I say this in a good way: this film captures bowling's underbelly, where even the pro stars sometimes have to supplement their income the old-fashioned way: by taking it directly from obviously weaker bowlers who somehow manage to be convinced to risk their money. Just as poker games are often won with guns, bowling for money has hazards all its own, something I learned even as a junior bowler hustling games after the league on Saturday.
Roy E. Munson (Woody Harrelson) is such a loser that acting like a total loser is actually called "being Munsoned." The term is named after an incident where some victims of a bowling hustle relieve Roy of his right hand in a gruesome manner which involves bowling equipment. Somehow, even THAT manages to be funny, which speaks to the quality of this film, a film smart enough to have its three main stars on screen for most of the time.

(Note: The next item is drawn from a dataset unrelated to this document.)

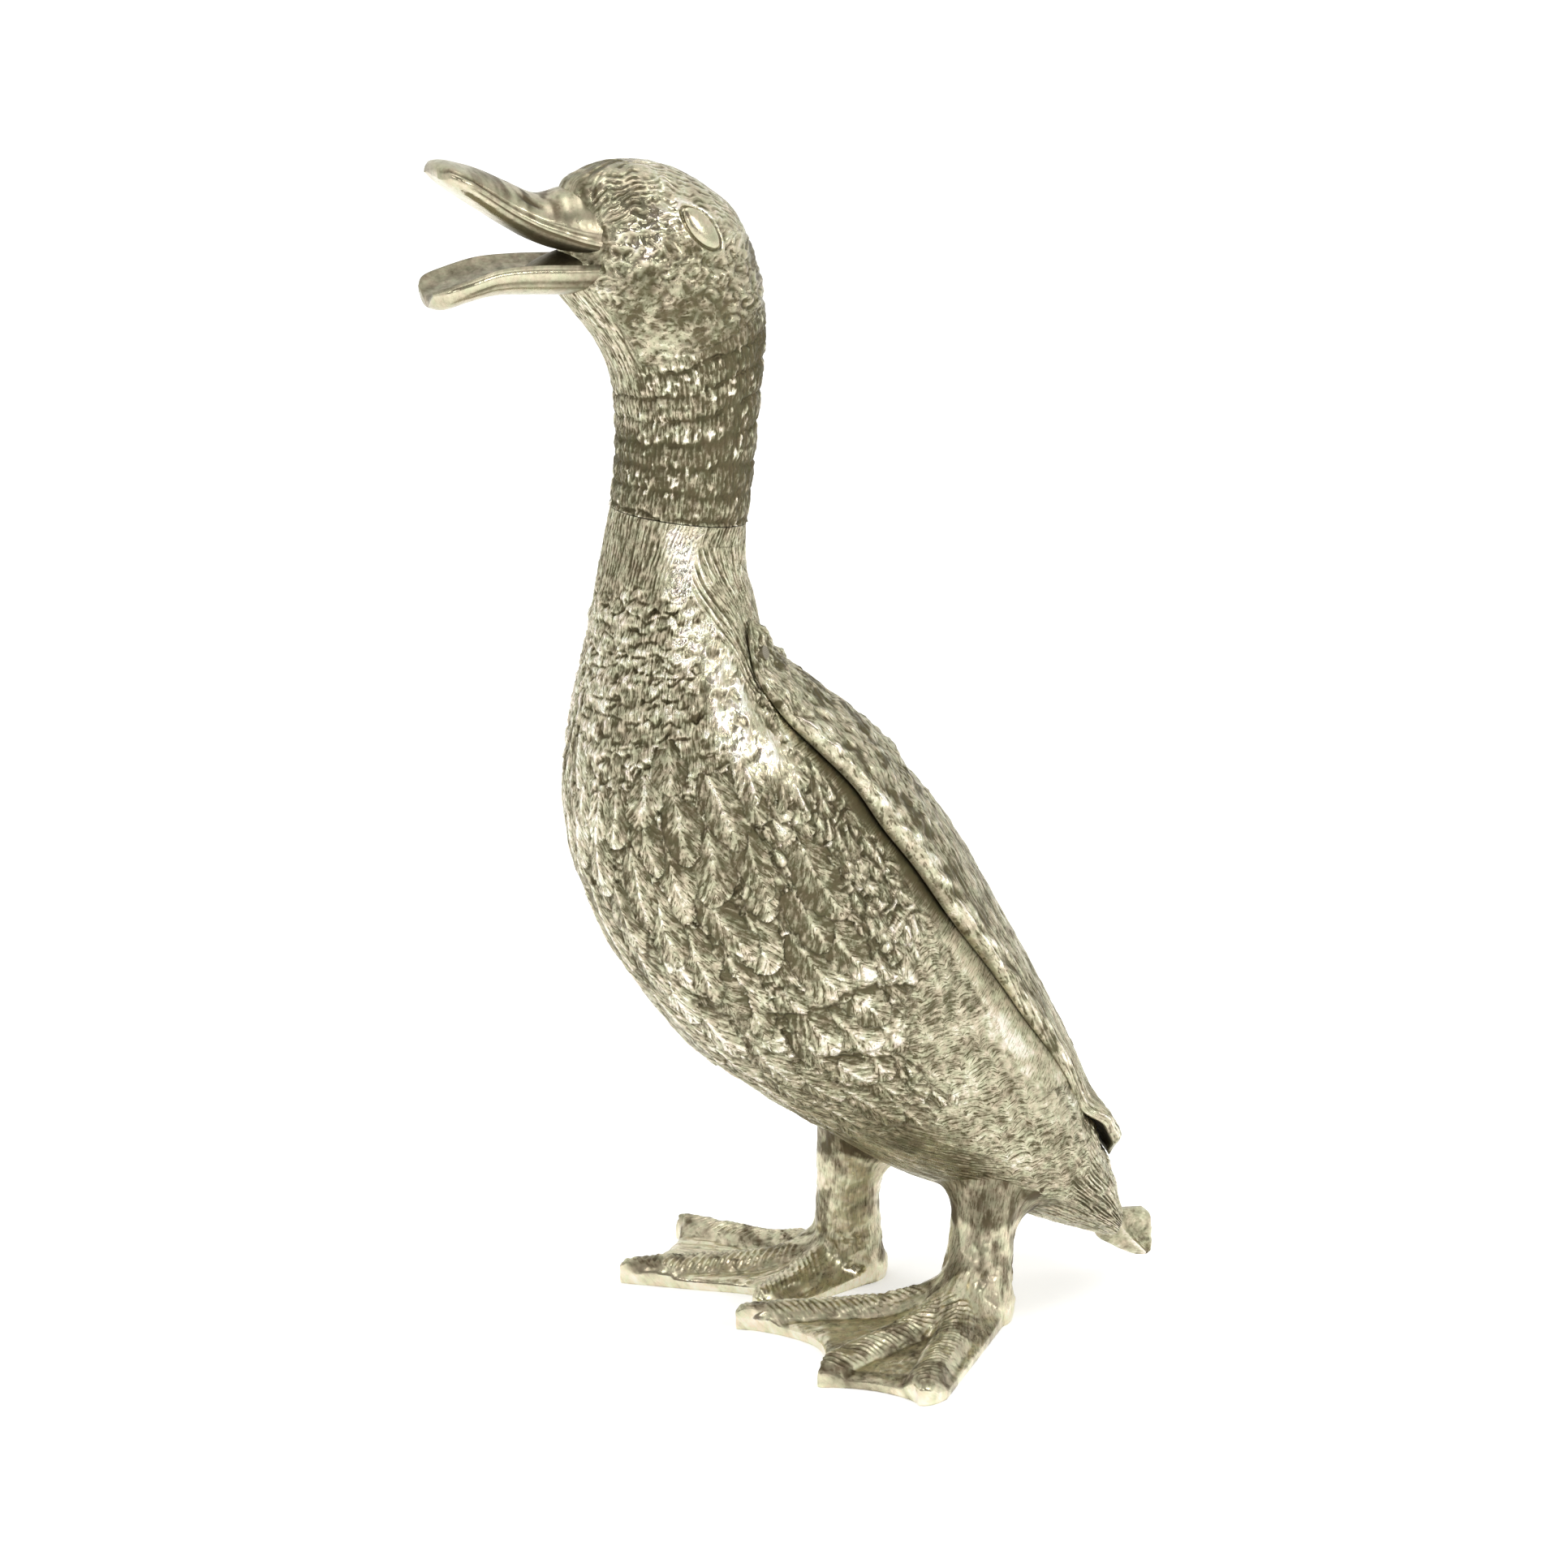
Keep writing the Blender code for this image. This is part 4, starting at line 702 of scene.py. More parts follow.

The 1979 accident was the result of Roy taking the fall for the hustle engineered by legendary bowler Ernie McCracken (Bill Murray).
Fast forward to 1996, and Roy stumbles across an Amish bowler named Ishmael Boorg (Randy Quaid), the most talented bowler he's ever come across. He offers to coach Ishmael for a $1 million tournament in Reno, Nevada that can save his family farm, but Ishmael is conflicted (the deepest emotion of the film) because he has strayed from the Amish country. Ishmael's brother is the requisite family member sent to bring the stray relative back home, and Vanessa Angel is extra-hot as the love interest for almost every guy in the film.
If you think this is a parody of bowling, the joke may be on you. Hang around enough lanes, in certain places, and you just might see these guys or something very close to them. Just be careful if they look drunk and want to play for money.